La condición del trepador, el arribista, el cortesano sin escrúpulos, el ambicioso o el intrigante, por poner algunas de las personalidades retratadas en este libro, suele ser una investidura que se detecta en la conducta de los demás, pero nunca se asume como condición propia. Nadie en su sano juicio dice: 'Me presento: soy un canalla' o 'soy un perverso polimorfo profesional' o 'lo mío es ganar prestigio a costa de los demás', eso sólo ocurre en las películas de Tarantino o de Almodóvar, donde es común encontrar siempre algún protagonista que hace gala de cierto cinismo estetizado, algo que a estos directores les encanta hacer pasar por el espíritu o la moral imperante en nuestra época. Normalmente, nadie se comporta así. No conozco a nadie que piense y hable de sí mismo como un trepador, un adulón o un maniobrero, sino que todo el mundo se ve como un individuo con ambiciones legítimas y con una meta clara en la vida, una persona trabajadora y entusiasta, un tipo de buen llevar, si acaso, con una envidiable capacidad para la diplomacia y las buenas maneras y una excelente disposición hacia los demás. De modo que no se alcanza a ver cuál es el target, como diría un publicitario, de este libelo. Uno no se prepara ni estudia para medrar. Simplemente medra. Y, por otro lado, casi nadie tiene vocación de emular a la célebre Eva Harrington de Mankiewicz, y no obstante, todo el mundo se siente rodeado de arribistas sin escrúpulos y a merced de los trepas. Ocurre un poco como con los pijos o los horteras, que -según afirma un amigo mío, algo desengañado él- siempre son los otros.

EL ARTE DE MEDRAR

Maurice Joly Traducción de Nuria Petit i Fontseré Galaxia Gutenberg/Círculo de Lectores. Barcelona, 2002 320 páginas. 17,50 euros

Por otra parte, el trepador

conoce de sobra su oficio, sabe tejer una artimaña para ganarse un favor y esquivar los pleitos, ha aprendido a calumniar y medrar sembrando la insidia, así que no tiene nada que aprender de las habilidades de sus adversarios o competidores leyendo un libro como éste, donde se describen con todo detalle sus bajezas; y, por lo demás, nunca se reconocerá en las críticas o en la denuncia de semejante comportamiento.

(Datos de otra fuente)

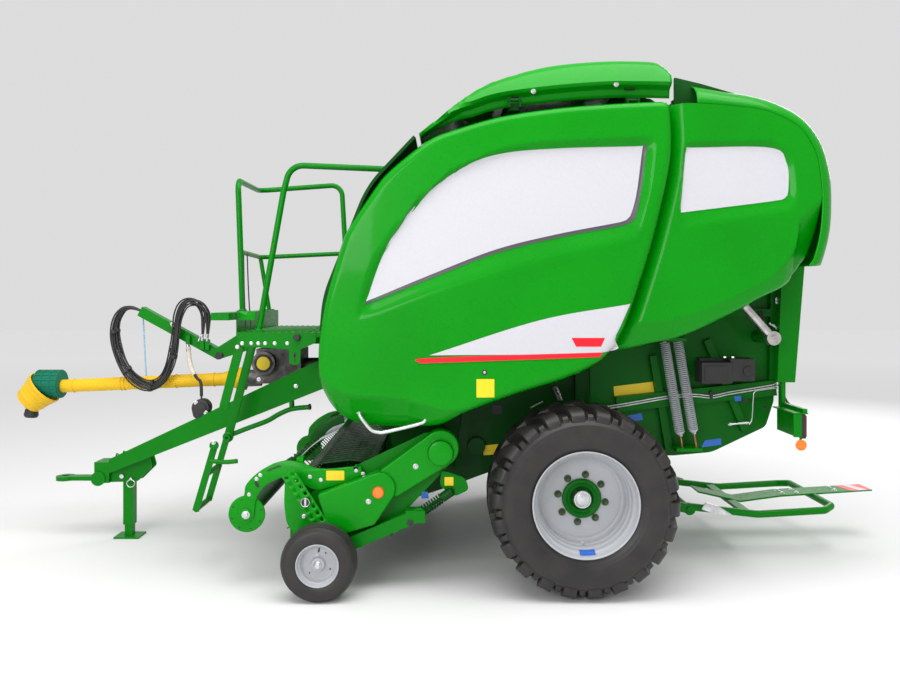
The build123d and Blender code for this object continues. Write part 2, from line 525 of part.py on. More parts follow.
def platform():
    deck = block((DECK_FRONT_X, DECK_REAR_X), (DECK_LEFT_Y, DECK_RIGHT_Y), (DECK_Z - DECK_THICK, DECK_Z))
    side = outline([(-2050, 1484), (-1570, 1484), (-1570, 1420), (-1665, 1380), (-1665, 1285),
                    (-1733, 1285), (-1733, 1380), (-2050, 1400)], [5, 10, 30, 10, 30, 30, 10, 30])
    deck += prism(side, DECK_LEFT_Y - 6, DECK_LEFT_Y)
    deck += block((-2056, -2050), (DECK_LEFT_Y, DECK_RIGHT_Y), (DECK_Z - DECK_THICK, 1605))
    deck += block((-2160, -2056), (-1020, DECK_RIGHT_Y), (1560, 1605))
    for y in (-560, 300):
        deck += block((-1900, -1300), (y - 30, y + 30), (1400, DECK_Z - DECK_THICK))
    deck += block((-2056, -2030), (-80, 80), (1350, 1460))
    keep("platform", deck)
    front = pipe([(-2090, -560, 1609), (-2120, -560, 2450), (-2190, DECK_RIGHT_Y - 20, 2500),
                  (-1570, DECK_RIGHT_Y - 20, 2545), (-1510, DECK_RIGHT_Y - 20, 1493)],
                 RAIL_RADIUS, [80, 80, 80])
    middle = pipe([(-2104, -560, 1990), (-2176, DECK_RIGHT_Y - 20, 2000),
                   (-1541, DECK_RIGHT_Y - 20, 2030)],
                  RAIL_RADIUS - 2, [70])
    front += middle
    front += bar((-2100, DECK_RIGHT_Y - 90, 1609), (-2165, DECK_RIGHT_Y - 90, 2000), RAIL_RADIUS - 3)
    for y in (-560, DECK_RIGHT_Y - 90):
        front += block((-2122, -2066), (y - 28, y + 28), (1605, 1613))
    front += block((-1539, -1481), (DECK_RIGHT_Y - 49, DECK_RIGHT_Y - 1), (DECK_Z, 1497))
    hand = pipe([(-1926, DECK_LEFT_Y + 30, 1489), (-1774, DECK_LEFT_Y + 30, 2341),
                 (-1731, DECK_LEFT_Y + 30, 2505),
                 (-1154, DECK_LEFT_Y + 30, 2480)], RAIL_RADIUS, [120, 100])
    hand += block((-1955, -1897), (DECK_LEFT_Y + 1, DECK_LEFT_Y + 59), (DECK_Z, 1494))
    keep("platform_rails", front + hand - nodes["front_panel"])
    ladder = bar((-2041, LADDER_LEFT_Y, 1411), (-2200, LADDER_LEFT_Y, 789), STRINGER_RADIUS)
    ladder += bar((-2041, LADDER_RIGHT_Y, 1411), (-2200, LADDER_RIGHT_Y, 789), STRINGER_RADIUS)
    for z in (1300, 1060, 830):
        x = -2041 - (1411 - z) * 159 / 622
        ladder += bar((x, LADDER_LEFT_Y, z), (x, LADDER_RIGHT_Y, z), STRINGER_RADIUS)
    for y in (LADDER_LEFT_Y, LADDER_RIGHT_Y):
        ladder += block((-2062, -2020), (y - 6, y + 6), (1390, DECK_Z - DECK_THICK))
    ladder += pipe([(STEP_PIVOT_X + 20, LADDER_RIGHT_Y + 20, 800), (-1940, LADDER_RIGHT_Y + 20, 893),
                    (-1827, LADDER_RIGHT_Y + 20, 963), (-1679, LADDER_RIGHT_Y + 20, 980)], 18, [60, 60])
    ladder += bar((-1790, LADDER_RIGHT_Y + 30, 965), (-1800, LADDER_RIGHT_Y + 60, 1080), 20)
    for y in (LADDER_LEFT_Y, LADDER_RIGHT_Y):
        ladder += disc(STEP_PIVOT_X, STEP_PIVOT_Z, 26, y - 8, y + 8)
    ladder += bar((STEP_PIVOT_X, LADDER_LEFT_Y - 22, STEP_PIVOT_Z),
                  (STEP_PIVOT_X, LADDER_LEFT_Y + 40, STEP_PIVOT_Z), 9)
    ladder += bar((STEP_PIVOT_X, LADDER_RIGHT_Y - 40, STEP_PIVOT_Z),
                  (STEP_PIVOT_X, LADDER_RIGHT_Y + 22, STEP_PIVOT_Z), 9)
    keep("ladder", ladder - nodes["drawbar"] - nodes["platform"])
    low = (-2318, 385)
    step = None
    for y in (LADDER_LEFT_Y + 30, LADDER_RIGHT_Y - 30):
        rail = beam((STEP_PIVOT_X, y, STEP_PIVOT_Z), (low[0], y, low[1]), 12, 40)
        rail += disc(STEP_PIVOT_X, STEP_PIVOT_Z, 22, y - 6, y + 6)
        rail -= disc(STEP_PIVOT_X, STEP_PIVOT_Z, 9 + SEAT_GAP, y - 7, y + 7)
        step = rail if step is None else step + rail
    for share in (0.45, 0.98):
        x = STEP_PIVOT_X + (low[0] - STEP_PIVOT_X) * share
        z = STEP_PIVOT_Z + (low[1] - STEP_PIVOT_Z) * share
        step += bar((x, LADDER_LEFT_Y + 30, z), (x, LADDER_RIGHT_Y - 30, z), STRINGER_RADIUS)
    keep("ladder_step", step)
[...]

Por lo demás, este El arte de medrar parece la versión resentida de un manual tipo Harvard Business School, uno de esos libros que lleva por título: Liderazgo o Cómo triunfar en los negocios. Pero un trepador inteligente optará siempre por el modelo Harvard, dado que la diferencia que separa la ácida ironía de Joly de las trivialidades de los profesores de Harvard es tan sólo de unos pocos signos, y el hálito 'moral' que reporta la lectura del vademécum estilo escuela de negocios/ciencia política/management es reconfortante; lo que este libro no es.

¿Cuál puede ser el interés

de este panfleto?: que nos presenta una feroz y agriada crítica de costumbres, salida de la pluma de un conocido escritor de libelos de mediados del siglo XIX, y en la que se traza un retrato muy aproximado y muy pesimista de la política, las relaciones sociales y los valores de una época. Pero no parece que la Francia de Napoleón III, tan cortesana, tan burguesa y estamentaria, se parezca mucho al mundo meritocrático, curricular y horizontalizado en que vivimos, por mucho que los trepadores y cortesanos de antaño sean los mismos que pululan en todas las instituciones y todas las empresas de nuestra sociedad. De modo que este libelo, en la medida en que habla de una manera de convivir, o de prosperar o de hacer política de hace doscientos años, resulta un tanto anacrónico. Y, en lo que tiene de intemporal, cuando se trata de compendiar el arte de medrar, carece de todo brillo literario.

En el plano de la crítica de costumbres, como en tantos otros aspectos, el lector encontrará mucha más sabiduría en la literatura de ficción que, justamente en este terreno, es insuperable. Cuando se quiera saber lo que es en verdad medrar, nada sustituirá los artificios barrocos de los Sueños o del Buscón del moralmente abominable Francisco de Quevedo, el Bel Ami de Maupassant, o las apasionantes aventuras del trepador Julien Sorel en El Rojo y el Negro, de Stendhal.